1984
Jumping to Conclusions:
Judge John Major and the Air India Bombing Inquiry
T. SHER SINGH
DAILY FIX
Wednesday, June 27, 2012
There’s a story of an avid researcher who set out to determine the impact of music on a grasshopper.
He set a grasshopper on the floor.
He seated himself a couple of feet behind it, and played a few bars on a flute.
The grasshopper promptly sprang forward to a point half way down the room.
Good, noted the researcher: the grasshopper has a normal response to music.
Now, he mused, let me introduce some variables and see what happens.
He broke the left rear leg off the grasshopper and set him down on the original spot, pointing him in the original direction.
He once again played a few bars.
The grasshopper leaped forward, though this time his path of flight had clearly veered to the left.
The researcher dutifully noted that the grasshopper continued to respond normally to music even with the loss of a limb, though his flight path had changed somewhat.
Next, the researcher broke off the other rear leg of the grasshopper, set him down on the marked spot, and began to play the flute.
Nothing happened.
The researcher kept on playing for a few minutes, at times getting louder, then getting closer, and finally even changing the tune.

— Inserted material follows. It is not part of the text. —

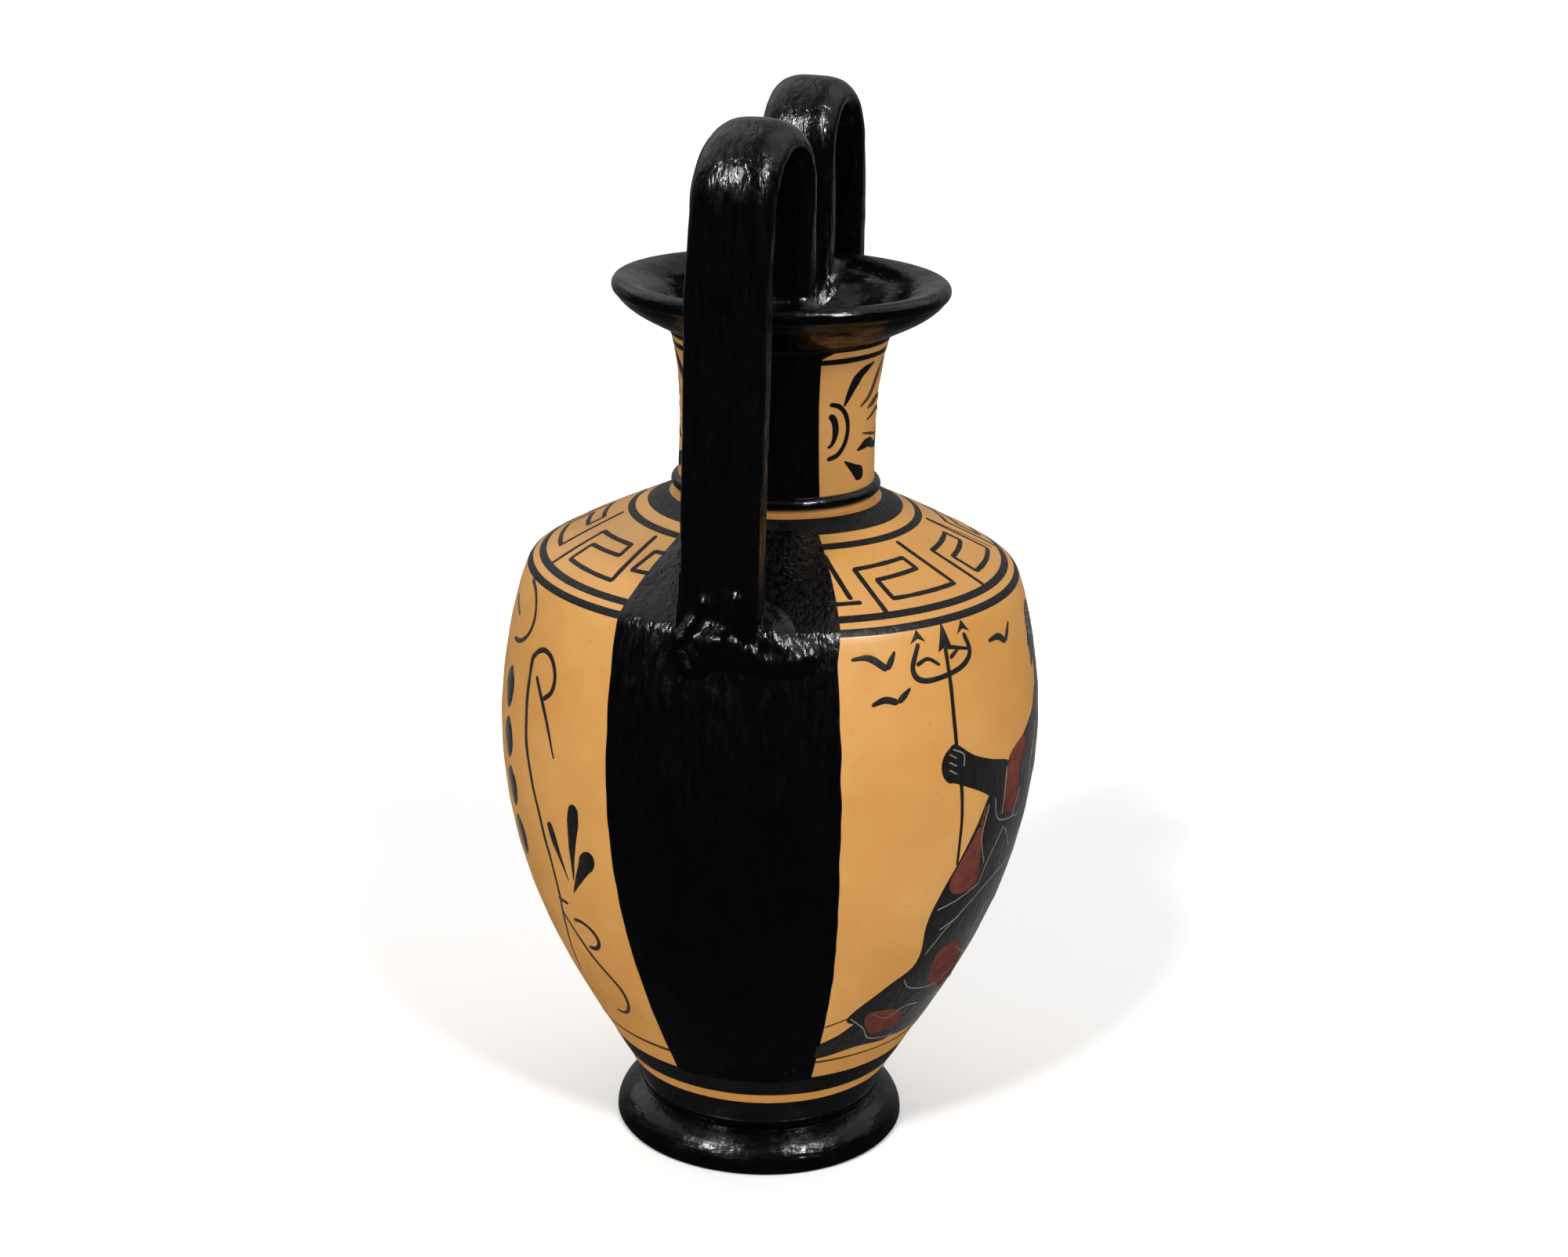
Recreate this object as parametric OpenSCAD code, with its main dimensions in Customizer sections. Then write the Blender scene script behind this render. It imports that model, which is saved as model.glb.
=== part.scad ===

To no avail. Still, there was no response whatsoever. The grasshopper merely sat there.
Aah-hh-h, observed the researcher, and quickly jotted down in his log book: When you break off both of the rear legs of a grasshopper, he goes deaf.
* * * * *
The researcher, they say, went on to study law. Became a lawyer.
He pleased the politicians. So they made him a judge.
He didn’t make waves as a judge. After a few years, he retired.
The politicians - who were looking for a way to show the world that they had indeed done an investigation into the bombing of Air India Flight #182, but didn’t want the truth to out - hand-selected this judge, pulled him out of retirement, and got him to head the Public Inquiry.
Judge John Charles “Jack” Major looked at little else but the missing legs, measured no response to the music … and dutifully, predictably, obligingly, declared that the grasshopper must therefore be deaf.
Conversation about this article
1: Baljit Singh Pelia (Los Angeles, California, U.S.A.), June 27, 2012, 7:35 AM.
He fits well into the group of many justices of the Supreme Court of India that led the commissions investigating the pogroms of 1984, concluding no one in particular was guilty of killing several thousand Sikhs over a period of three days all over India. The world is deaf after all, and blind.
2: N. Singh (Canada), June 27, 2012, 2:54 PM.
I am surprised the Indian government didn't give this judge the Pravasi Bharatiya Samman award. He must feel cheated!
3: Manjit Singh (Canada), June 27, 2012, 8:00 PM.
N. Singh ji, he did go to India and Chandigarh and delivered talks on the Air India Inquiry. (I think Ujjal Dosanjh was present with him when he was in Chandigarh.
4: Irvinder Singh Babra (Brampton, Ontario, Canada), June 28, 2012, 7:23 AM.
Justice Ian MacPherson in Vancouver had judged well and acquitted all those falsely accused of the Air India bombing, in the court trial in 2005. All others have been bogus inquiries.